Given the sheer scale of the climate challenge, mobilising more money is only one part of the equation. What will become increasingly important is the adoption of a more systematic funding mechanism. To transform how societies and economies operate and move to a more resilient and regenerative world, it needs to move away from a piecemeal, project-by-project approach and become more holistic, harnessing shared knowledge, new business models and financial innovations. 

The new approach would require “much more collaboration and knowledge-sharing among regulators, governments, development banks and the private sector”, says Nick Mabey, co-founder and CEO of climate-change think-tank E3G. “The preference thus far has been towards clean infrastructure projects, but we must now think smarter and invest in driving policy, education and ecosystems to have a far greater, more transformative impact.”

Mabey cites the African Risk Capacity (ARC) as an example of the kind of strategic thinking that’s required. This agency of the African Union provides insurance services to member states and farming organisations, employing innovative financing mechanisms to pool climate-related risks across the continent and transferring these to international insurance markets. In doing so, the ARC says it improves the continent’s response to natural disasters and helps in building resilience. 

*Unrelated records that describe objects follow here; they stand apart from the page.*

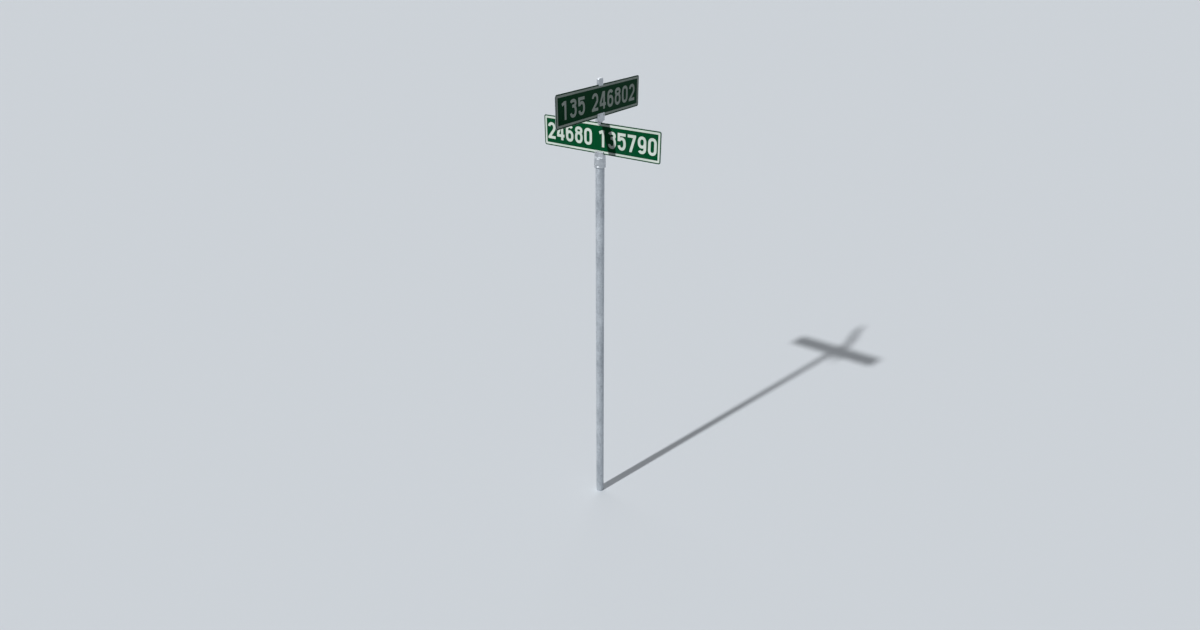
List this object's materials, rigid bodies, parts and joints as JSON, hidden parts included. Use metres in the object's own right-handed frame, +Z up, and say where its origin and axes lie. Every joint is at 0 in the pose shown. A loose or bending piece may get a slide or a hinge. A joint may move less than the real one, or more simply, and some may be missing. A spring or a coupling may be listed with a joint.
{
  "type": "street name sign",
  "caption": "Street name sign: flat name blades crossed at a right angle above a round steel post, held in slotted castings by set screws.",
  "frame": {"origin": "the post's axis at its cut foot, which is ground level", "axes": "+Z up the post, X along the lower blade with its front to -Y, Y along the upper blade with its front to +X"},
  "size_m": [0.9144, 0.9144, 3.3602],
  "materials": {
    "galvanised_steel": "hot-dip galvanised, mottled, dull",
    "cast_aluminium": "sand-cast, weathered satin",
    "blade_aluminium": "rolled sheet, satin",
    "green_sheeting": "retroreflective film, green",
    "white_sheeting": "retroreflective film, white",
    "zinc_plated_steel": "zinc plated"
  },
  "bodies": {
    "post": {"post": "galvanised_steel"},
    "head": {"post_cap": "cast_aluminium", "collar_set_screws": "zinc_plated_steel", "saddle_set_screws": "zinc_plated_steel"},
    "lower_sign": {"lower_blade": "blade_aluminium", "lower_front_sheeting": "green_sheeting", "lower_back_sheeting": "green_sheeting", "lower_front_border": "white_sheeting", "lower_back_border": "white_sheeting"},
    "crosspiece": {"cross_bracket": "cast_aluminium", "foot_set_screws": "zinc_plated_steel", "bracket_set_screws": "zinc_plated_steel"},
    "upper_sign": {"upper_blade": "blade_aluminium", "upper_front_sheeting": "green_sheeting", "upper_back_sheeting": "green_sheeting", "upper_front_border": "white_sheeting", "upper_back_border": "white_sheeting"},
    "crown": {"top_cap": "cast_aluminium", "top_cap_set_screws": "zinc_plated_steel"}
  },
  "joints": [
    {"name": "head_swivel", "type": "hinge", "parent": "post", "child": "head", "pos_m": [0, 0, 2.8], "axis": [0, 0, 1], "continuous": true},
    {"name": "lower_blade_slide", "type": "slide", "parent": "head", "child": "lower_sign", "axis": [1, 0, 0], "range_m": [-0.423, 0.423]},
    {"name": "cross_bracket_slide", "type": "slide", "parent": "lower_sign", "child": "crosspiece", "axis": [1, 0, 0], "range_m": [-0.431, 0.431]},
    {"name": "upper_blade_slide", "type": "slide", "parent": "crosspiece", "child": "upper_sign", "axis": [0, 1, 0], "range_m": [-0.418, 0.418]},
    {"name": "top_cap_slide", "type": "slide", "parent": "upper_sign", "child": "crown", "axis": [0, 1, 0], "range_m": [-0.42, 0.42]}
  ]
}
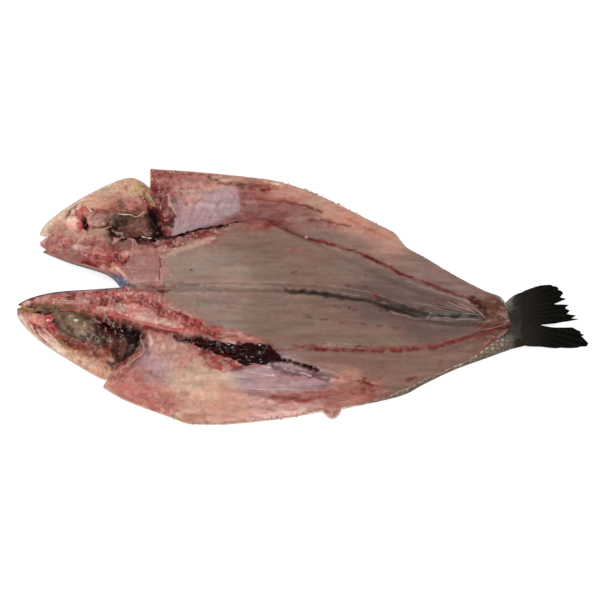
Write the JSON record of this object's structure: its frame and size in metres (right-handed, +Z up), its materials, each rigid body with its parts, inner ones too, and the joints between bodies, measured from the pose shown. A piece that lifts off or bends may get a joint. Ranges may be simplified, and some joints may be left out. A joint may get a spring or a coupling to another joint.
{
  "type": "whole meagre opened flat, cut side up",
  "caption": "Raw whole fish opened flat from the belly, cut side up, with a split head, thick loins along the seam, thin belly flaps, the backbone left in and a dark tail fin.",
  "frame": {"origin": "centre of the bounding box's base, on the surface that the fish lies on", "axes": "+X towards the tail fin, +Y towards the half without the backbone, +Z up, out of the cut face"},
  "size_m": [0.478, 0.2218, 0.0329],
  "materials": {
    "flesh": null,
    "skin": "wet scaled fish skin, dark along the back and silver on the sides",
    "fin": "thin dark olive-black fin web with rays",
    "bone": "pale wet bone and cartilage",
    "blood": "dark glossy clotted blood"
  },
  "bodies": {
    "root": {"opened_fish": "flesh"}
  },
  "joints": []
}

Mabey also believes that aid payments to developing nations should be allocated with greater consideration. He explains that such funding is “often distributed on an income-per-head level, which is why we see such large flows into Africa. But many countries that would be considered middle-income states, such as tourism-reliant Caribbean islands, can be devastated by the effects of climate change. More must therefore be done to recognise individual countries’ specific circumstances.”

As the UN’s COP26 climate conference progresses in Glasgow, the need for more innovative, ambitious and effective climate action has never been greater. All nations will have to come together again to mobilise their collective resourcefulness and dexterity if they’re to stand any chance of meeting the goals of the Paris accord.